=== Short task ===
Pull out each line of the records holding the string "this".

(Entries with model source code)
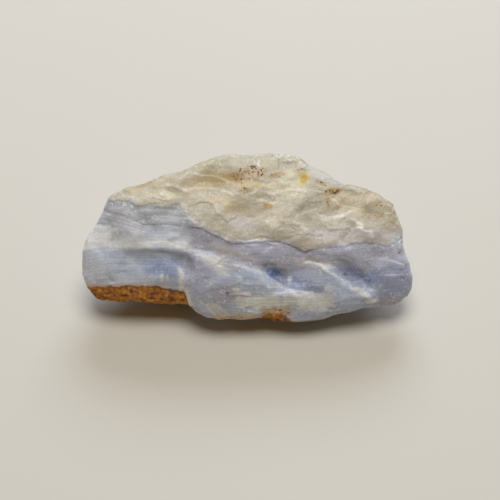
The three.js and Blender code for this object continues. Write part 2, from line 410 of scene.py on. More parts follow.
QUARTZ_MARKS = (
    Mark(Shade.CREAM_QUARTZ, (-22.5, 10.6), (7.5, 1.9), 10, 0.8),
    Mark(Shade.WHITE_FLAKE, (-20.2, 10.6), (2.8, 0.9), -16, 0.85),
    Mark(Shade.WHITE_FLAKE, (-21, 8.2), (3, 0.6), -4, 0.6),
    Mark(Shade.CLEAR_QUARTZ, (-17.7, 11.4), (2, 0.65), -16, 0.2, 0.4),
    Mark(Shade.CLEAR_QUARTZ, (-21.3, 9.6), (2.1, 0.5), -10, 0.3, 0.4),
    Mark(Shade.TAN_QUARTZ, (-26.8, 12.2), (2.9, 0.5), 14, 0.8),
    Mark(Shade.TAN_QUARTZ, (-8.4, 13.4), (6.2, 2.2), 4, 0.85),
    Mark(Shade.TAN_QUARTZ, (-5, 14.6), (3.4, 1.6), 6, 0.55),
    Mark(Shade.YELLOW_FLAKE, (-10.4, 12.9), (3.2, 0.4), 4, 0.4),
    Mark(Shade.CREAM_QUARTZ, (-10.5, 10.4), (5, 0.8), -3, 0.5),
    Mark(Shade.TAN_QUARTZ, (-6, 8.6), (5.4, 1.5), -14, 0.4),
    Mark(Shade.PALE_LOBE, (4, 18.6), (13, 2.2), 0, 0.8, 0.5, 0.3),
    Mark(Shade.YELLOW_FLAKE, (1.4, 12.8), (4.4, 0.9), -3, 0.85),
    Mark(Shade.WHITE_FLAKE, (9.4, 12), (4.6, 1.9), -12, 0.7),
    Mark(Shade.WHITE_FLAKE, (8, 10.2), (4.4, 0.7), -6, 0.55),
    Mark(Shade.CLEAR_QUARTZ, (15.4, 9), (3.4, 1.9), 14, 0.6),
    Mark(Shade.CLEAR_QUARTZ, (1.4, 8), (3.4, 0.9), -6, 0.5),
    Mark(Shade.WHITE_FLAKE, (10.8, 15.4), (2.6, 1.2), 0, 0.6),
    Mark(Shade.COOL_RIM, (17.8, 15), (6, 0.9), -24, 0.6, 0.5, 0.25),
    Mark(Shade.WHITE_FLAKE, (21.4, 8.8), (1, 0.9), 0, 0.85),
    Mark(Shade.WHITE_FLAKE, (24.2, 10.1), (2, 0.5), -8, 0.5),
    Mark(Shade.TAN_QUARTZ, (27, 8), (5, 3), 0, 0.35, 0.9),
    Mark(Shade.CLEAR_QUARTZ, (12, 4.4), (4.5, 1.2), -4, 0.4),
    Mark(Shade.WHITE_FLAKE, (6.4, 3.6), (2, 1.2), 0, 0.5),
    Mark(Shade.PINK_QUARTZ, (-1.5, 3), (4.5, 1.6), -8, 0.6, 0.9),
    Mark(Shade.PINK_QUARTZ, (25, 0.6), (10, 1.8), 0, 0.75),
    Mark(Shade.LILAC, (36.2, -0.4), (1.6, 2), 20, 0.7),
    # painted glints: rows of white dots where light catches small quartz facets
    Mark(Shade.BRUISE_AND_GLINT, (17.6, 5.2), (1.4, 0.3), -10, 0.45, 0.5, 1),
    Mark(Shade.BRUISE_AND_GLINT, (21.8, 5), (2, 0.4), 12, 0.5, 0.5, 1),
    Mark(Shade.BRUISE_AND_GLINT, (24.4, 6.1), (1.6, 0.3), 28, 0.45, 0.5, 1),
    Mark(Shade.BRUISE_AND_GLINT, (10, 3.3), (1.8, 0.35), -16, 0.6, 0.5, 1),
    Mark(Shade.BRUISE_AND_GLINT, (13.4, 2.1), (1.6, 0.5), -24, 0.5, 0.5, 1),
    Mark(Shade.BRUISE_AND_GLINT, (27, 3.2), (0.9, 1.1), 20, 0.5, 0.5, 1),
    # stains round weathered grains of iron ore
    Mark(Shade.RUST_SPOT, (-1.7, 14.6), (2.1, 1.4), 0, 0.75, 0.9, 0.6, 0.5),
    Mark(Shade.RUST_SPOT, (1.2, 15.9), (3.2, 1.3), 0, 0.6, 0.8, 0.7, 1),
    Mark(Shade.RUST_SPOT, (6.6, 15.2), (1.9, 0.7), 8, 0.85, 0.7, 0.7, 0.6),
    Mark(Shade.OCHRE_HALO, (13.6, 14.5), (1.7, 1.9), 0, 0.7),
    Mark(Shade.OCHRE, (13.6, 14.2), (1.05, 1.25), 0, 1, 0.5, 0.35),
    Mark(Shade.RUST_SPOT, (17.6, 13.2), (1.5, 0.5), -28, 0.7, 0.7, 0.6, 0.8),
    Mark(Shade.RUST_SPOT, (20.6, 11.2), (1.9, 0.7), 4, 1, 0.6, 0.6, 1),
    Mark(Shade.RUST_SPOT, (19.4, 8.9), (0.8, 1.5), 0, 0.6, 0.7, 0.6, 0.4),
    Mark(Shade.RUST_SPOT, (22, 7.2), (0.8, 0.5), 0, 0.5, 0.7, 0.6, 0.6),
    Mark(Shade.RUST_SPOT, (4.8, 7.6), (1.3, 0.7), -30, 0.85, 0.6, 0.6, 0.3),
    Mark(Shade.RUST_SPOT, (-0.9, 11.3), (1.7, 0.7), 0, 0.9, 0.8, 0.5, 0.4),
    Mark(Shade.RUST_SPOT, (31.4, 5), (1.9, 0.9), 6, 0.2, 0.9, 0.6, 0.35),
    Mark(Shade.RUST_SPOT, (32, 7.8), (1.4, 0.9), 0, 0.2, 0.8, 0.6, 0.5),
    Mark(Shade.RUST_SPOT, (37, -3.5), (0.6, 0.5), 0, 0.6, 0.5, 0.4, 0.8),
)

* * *

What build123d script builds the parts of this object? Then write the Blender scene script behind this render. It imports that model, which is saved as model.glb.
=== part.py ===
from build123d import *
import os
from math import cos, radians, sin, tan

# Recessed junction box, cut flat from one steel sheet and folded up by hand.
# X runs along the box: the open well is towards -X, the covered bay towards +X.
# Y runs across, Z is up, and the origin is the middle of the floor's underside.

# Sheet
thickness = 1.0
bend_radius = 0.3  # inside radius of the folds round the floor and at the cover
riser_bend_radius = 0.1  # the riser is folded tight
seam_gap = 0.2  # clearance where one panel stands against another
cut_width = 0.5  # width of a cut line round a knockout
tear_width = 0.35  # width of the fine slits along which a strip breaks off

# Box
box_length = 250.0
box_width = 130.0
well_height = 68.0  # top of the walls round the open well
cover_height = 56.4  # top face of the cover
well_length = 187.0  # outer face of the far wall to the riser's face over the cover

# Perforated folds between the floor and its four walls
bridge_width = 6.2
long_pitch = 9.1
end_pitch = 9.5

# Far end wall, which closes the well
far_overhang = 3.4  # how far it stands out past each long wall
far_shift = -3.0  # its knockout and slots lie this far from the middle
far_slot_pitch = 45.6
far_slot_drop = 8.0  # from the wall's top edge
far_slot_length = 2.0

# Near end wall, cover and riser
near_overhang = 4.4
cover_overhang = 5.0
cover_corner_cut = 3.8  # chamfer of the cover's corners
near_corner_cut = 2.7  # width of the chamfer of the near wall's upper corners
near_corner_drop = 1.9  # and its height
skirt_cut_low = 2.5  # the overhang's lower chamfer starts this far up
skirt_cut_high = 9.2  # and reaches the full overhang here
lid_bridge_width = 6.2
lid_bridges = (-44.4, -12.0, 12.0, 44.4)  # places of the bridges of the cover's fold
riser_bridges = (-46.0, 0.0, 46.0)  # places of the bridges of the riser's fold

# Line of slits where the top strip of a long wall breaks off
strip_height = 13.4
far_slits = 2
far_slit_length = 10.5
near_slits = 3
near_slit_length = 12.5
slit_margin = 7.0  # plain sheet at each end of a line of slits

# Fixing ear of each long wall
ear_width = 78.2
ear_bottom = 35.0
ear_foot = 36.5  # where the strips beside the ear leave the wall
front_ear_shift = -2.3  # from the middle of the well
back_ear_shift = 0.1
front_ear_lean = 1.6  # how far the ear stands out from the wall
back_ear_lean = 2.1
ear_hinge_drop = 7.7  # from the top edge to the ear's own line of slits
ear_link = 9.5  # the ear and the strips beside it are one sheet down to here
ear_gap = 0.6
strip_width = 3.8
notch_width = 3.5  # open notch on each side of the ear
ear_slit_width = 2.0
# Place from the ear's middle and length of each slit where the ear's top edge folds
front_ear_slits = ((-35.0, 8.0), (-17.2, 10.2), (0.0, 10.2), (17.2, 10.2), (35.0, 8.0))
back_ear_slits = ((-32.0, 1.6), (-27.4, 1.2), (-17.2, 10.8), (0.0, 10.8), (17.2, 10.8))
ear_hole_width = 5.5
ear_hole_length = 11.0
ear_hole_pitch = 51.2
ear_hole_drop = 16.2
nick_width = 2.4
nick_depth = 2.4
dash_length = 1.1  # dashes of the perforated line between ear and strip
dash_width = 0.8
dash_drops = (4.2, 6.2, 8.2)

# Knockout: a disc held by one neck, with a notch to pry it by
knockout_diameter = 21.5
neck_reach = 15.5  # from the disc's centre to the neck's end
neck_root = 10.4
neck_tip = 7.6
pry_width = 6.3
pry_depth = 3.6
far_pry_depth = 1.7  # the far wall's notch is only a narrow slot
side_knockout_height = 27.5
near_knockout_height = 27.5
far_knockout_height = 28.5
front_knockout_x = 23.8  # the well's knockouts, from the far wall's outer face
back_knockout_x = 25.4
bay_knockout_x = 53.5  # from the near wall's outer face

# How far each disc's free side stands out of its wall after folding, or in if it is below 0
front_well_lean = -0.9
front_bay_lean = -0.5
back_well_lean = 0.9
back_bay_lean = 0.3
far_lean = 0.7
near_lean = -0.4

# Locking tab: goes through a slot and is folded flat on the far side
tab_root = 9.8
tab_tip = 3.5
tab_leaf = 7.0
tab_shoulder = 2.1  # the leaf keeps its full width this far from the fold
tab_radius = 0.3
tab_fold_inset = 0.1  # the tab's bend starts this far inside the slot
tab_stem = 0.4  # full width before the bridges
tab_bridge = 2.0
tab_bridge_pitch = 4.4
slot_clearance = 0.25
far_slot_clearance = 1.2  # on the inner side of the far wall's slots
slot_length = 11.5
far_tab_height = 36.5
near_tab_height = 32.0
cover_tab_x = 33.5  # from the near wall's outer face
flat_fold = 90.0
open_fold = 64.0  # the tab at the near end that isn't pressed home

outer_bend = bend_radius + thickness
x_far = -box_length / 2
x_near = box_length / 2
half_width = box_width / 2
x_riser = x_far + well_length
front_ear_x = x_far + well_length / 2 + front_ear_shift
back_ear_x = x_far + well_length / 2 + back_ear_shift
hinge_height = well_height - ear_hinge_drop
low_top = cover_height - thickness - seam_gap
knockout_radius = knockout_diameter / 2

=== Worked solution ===
The three.js and Blender code for this object continues. Write part 2, from line 410 of scene.py on. More parts follow.
What build123d script builds the parts of this object? Then write the Blender scene script behind this render. It imports that model, which is saved as model.glb.
far_shift = -3.0  # its knockout and slots lie this far from the middle
skirt_cut_low = 2.5  # the overhang's lower chamfer starts this far up
tab_shoulder = 2.1  # the leaf keeps its full width this far from the fold
tab_fold_inset = 0.1  # the tab's bend starts this far inside the slot